Anche la domanda di beni di consumo inizia a vacillare, con l’erosione del potere d’acquisto dei consumatori e l’accumulo di scorte (segnalato da molte aziende) che indicano che il picco della domanda è ormai alle spalle. L’investitore Michael Burry (La Grande Scommessa) è stato recentemente sotto i riflettori per alcuni tweet in cui ha evidenziato la possibilità di disinflazione dei beni di consumo, citando “l’effetto Forrester”, in base al quale piccole fluttuazioni nella domanda al dettaglio possono causare cambiamenti più grandi a livello di commercio all’ingrosso e di produzione. Da tempo sosteniamo il potenziale di forze deflazionistiche in questo campo e per noi la spiegazione è semplice: i consumatori hanno comprato troppe cose!

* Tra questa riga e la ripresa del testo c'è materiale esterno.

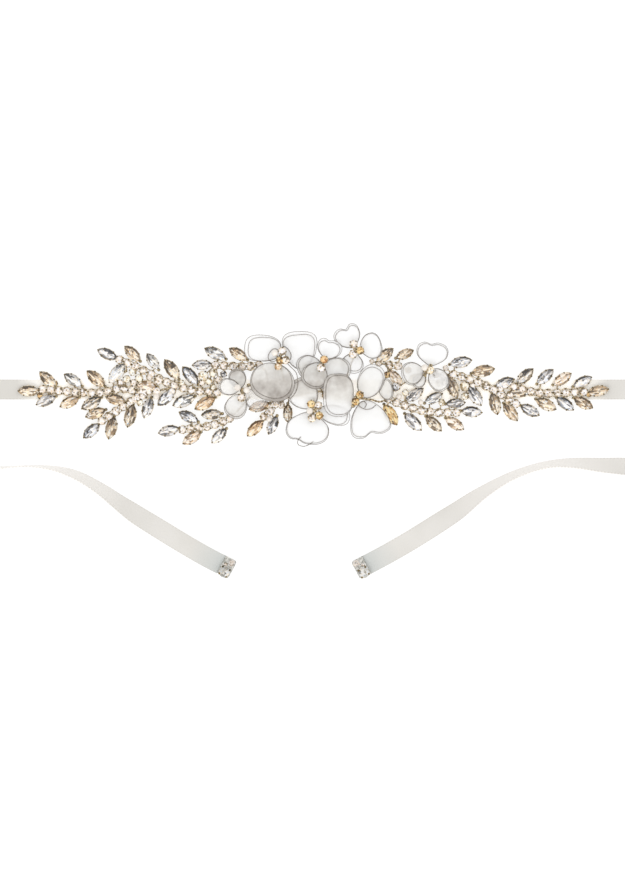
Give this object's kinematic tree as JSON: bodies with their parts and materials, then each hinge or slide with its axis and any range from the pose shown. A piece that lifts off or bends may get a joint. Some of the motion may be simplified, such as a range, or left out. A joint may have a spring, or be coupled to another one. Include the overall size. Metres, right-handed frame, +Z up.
{
  "type": "jewelled ribbon sash belt",
  "caption": "Narrow satin ribbon sash lying flat, with sprays of set crystal leaves and wire-edged organza flowers sewn along its front and metal caps on its loose ends.",
  "frame": {"origin": "centre of the underside of the ribbon's straight front stretch, on the surface that the sash lies on", "axes": "+X along the front stretch to its right end as seen from above, +Y across it away from the loose ends, +Z up out of the jewelled face"},
  "size_m": [0.8767, 0.2042, 0.0186],
  "materials": {
    "ribbon": "ivory satin ribbon with a fine woven edge",
    "petal": "sheer white organza with a beaded wire edge",
    "spray": "champagne and clear faceted crystals in pale gold cups",
    "heart": "pale gold cups holding crystals and pearls",
    "cap": "silver plate with clear crystals"
  },
  "bodies": {
    "root": {"ribbon_center": "ribbon", "ribbon_loop_left": "ribbon", "ribbon_loop_right": "ribbon", "ribbon_tail_left": "ribbon", "ribbon_tail_right": "ribbon", "end_cap_left": "cap", "end_cap_right": "cap", "spray_left_main": "spray", "spray_left_upper": "spray", "spray_left_lower": "spray", "spray_middle": "spray", "spray_right_upper": "spray", "spray_right_lower": "spray", "spray_right_main": "spray", "flower_1_heart": "heart", "flower_1_petal_1": "petal", "flower_1_petal_2": "petal", "flower_1_petal_3": "petal", "flower_1_petal_4": "petal", "flower_2_heart": "heart", "flower_2_petal_1": "petal", "flower_2_petal_2": "petal", "flower_2_petal_3": "petal", "flower_3_heart": "heart", "flower_3_petal_1": "petal", "flower_3_petal_2": "petal", "flower_3_petal_3": "petal", "flower_3_petal_4": "petal", "flower_4_heart": "heart", "flower_4_petal_1": "petal", "flower_4_petal_2": "petal", "flower_4_petal_3": "petal", "flower_5_heart": "heart", "flower_5_petal_1": "petal", "flower_5_petal_2": "petal", "flower_5_petal_3": "petal", "flower_5_petal_4": "petal", "flower_6_heart": "heart", "flower_6_petal_1": "petal", "flower_6_petal_2": "petal", "flower_6_petal_3": "petal", "flower_7_heart": "heart", "flower_7_petal_1": "petal", "flower_7_petal_2": "petal", "flower_7_petal_3": "petal", "flower_7_petal_4": "petal"}
  },
  "joints": []
}
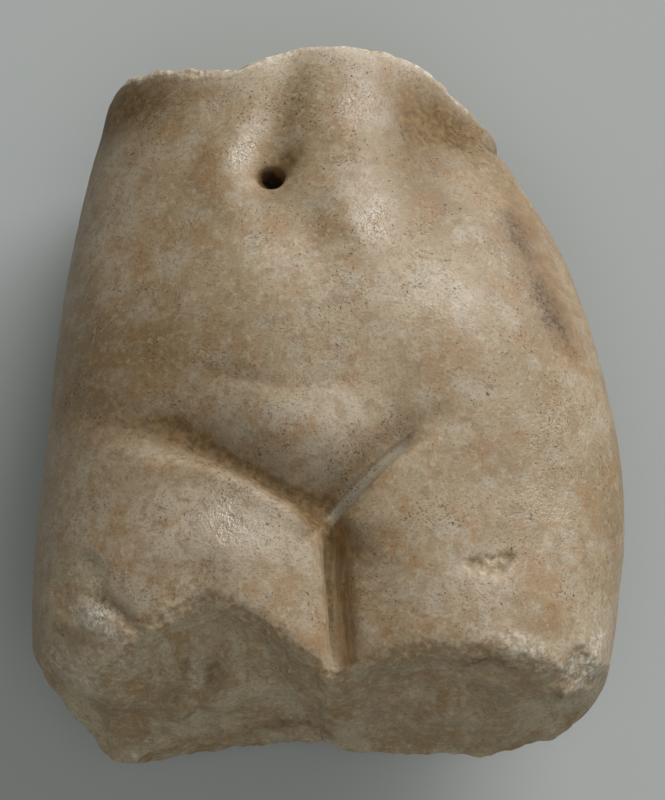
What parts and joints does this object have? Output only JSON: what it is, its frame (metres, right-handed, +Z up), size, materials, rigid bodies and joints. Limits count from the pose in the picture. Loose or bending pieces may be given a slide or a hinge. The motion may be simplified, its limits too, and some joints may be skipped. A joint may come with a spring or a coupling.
{
  "type": "female figure fragment",
  "caption": "Marble fragment of a nude female figure from the waist to the upper thighs, legs closed, broken at both ends, lying on its back.",
  "frame": {"origin": "middle of the bounding box, on the surface the stone lies on", "axes": "+X across, towards the figure's left hip; +Y along the body, towards the waist; +Z up, out of the belly"},
  "size_m": [0.0972, 0.1178, 0.0665],
  "materials": {
    "marble": "worn polish with brown patina, dull on the breaks"
  },
  "bodies": {
    "root": {"figure_fragment": "marble"}
  },
  "joints": []
}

Con il conflitto in Europa orientale, le materie prime sono diventate il vero motore dell’inflazione. Qui le cose sono più facili da capire. Sebbene l’incertezza bellica sia ancora in agguato, i prezzi della maggior parte delle materie prime stanno ora registrando cali significativi: i metalli industriali sono scesi di circa il 40% rispetto al loro picco, le materie prime agricole del 19% e l’energia del 18%. Questo calo sostanziale dei prezzi delle materie prime dovrebbe gradualmente ripercuotersi sui numeri del CPI, contribuendo a limitare le aspettative.
Infine, l’ultima ondata di inflazione è stata generata dai servizi e in particolare dalla componente “alloggio” del CPI. L’aumento degli affitti negli Stati Uniti è la conseguenza di un mercato immobiliare da lungo tempo in fermento ed è un indicatore strutturalmente in ritardo, dato che gli affitti vengono solitamente stipulati ogni 12 mesi e le sfumature nel calcolo dell’Owner Equivalents Rent. In futuro le cose potrebbero essere più complesse per il settore immobiliare. L’aumento dei tassi ipotecari (ora intorno al 5,75%, come rilevato dalla Mortgage Bankers Association) ha fatto diminuire l’accessibilità alle abitazioni e le richieste di nuovi mutui. Questo si ripercuoterà sulla domanda abitativa e, sebbene le scorte di nuove case siano ancora relativamente limitate, il numero di case unifamiliari attualmente in costruzione negli Stati Uniti è il più alto dal 2006.
Le conseguenze sono molto semplici: potremmo aver già visto il picco dei rendimenti per questo ciclo. Il mercato si è rapidamente adattato alla nuova visione di consenso, con una forte inversione nel segmento 2y10y della curva dei rendimenti dei Treasury statunitensi e con i futures sui Fed Funds che prezzano un picco dei tassi al 3,5% entro la fine del ’22, per poi effettivamente diminuire già nella seconda metà del ’23. Storicamente, e soprattutto negli ultimi anni, i cambi di direzione della Fed sono stati ancora più bruschi e netti di questo. Mentre l’inflazione rientra, lo spettro della recessione diventerà probabilmente il prossimo obiettivo della Fed, cambiando la narrativa.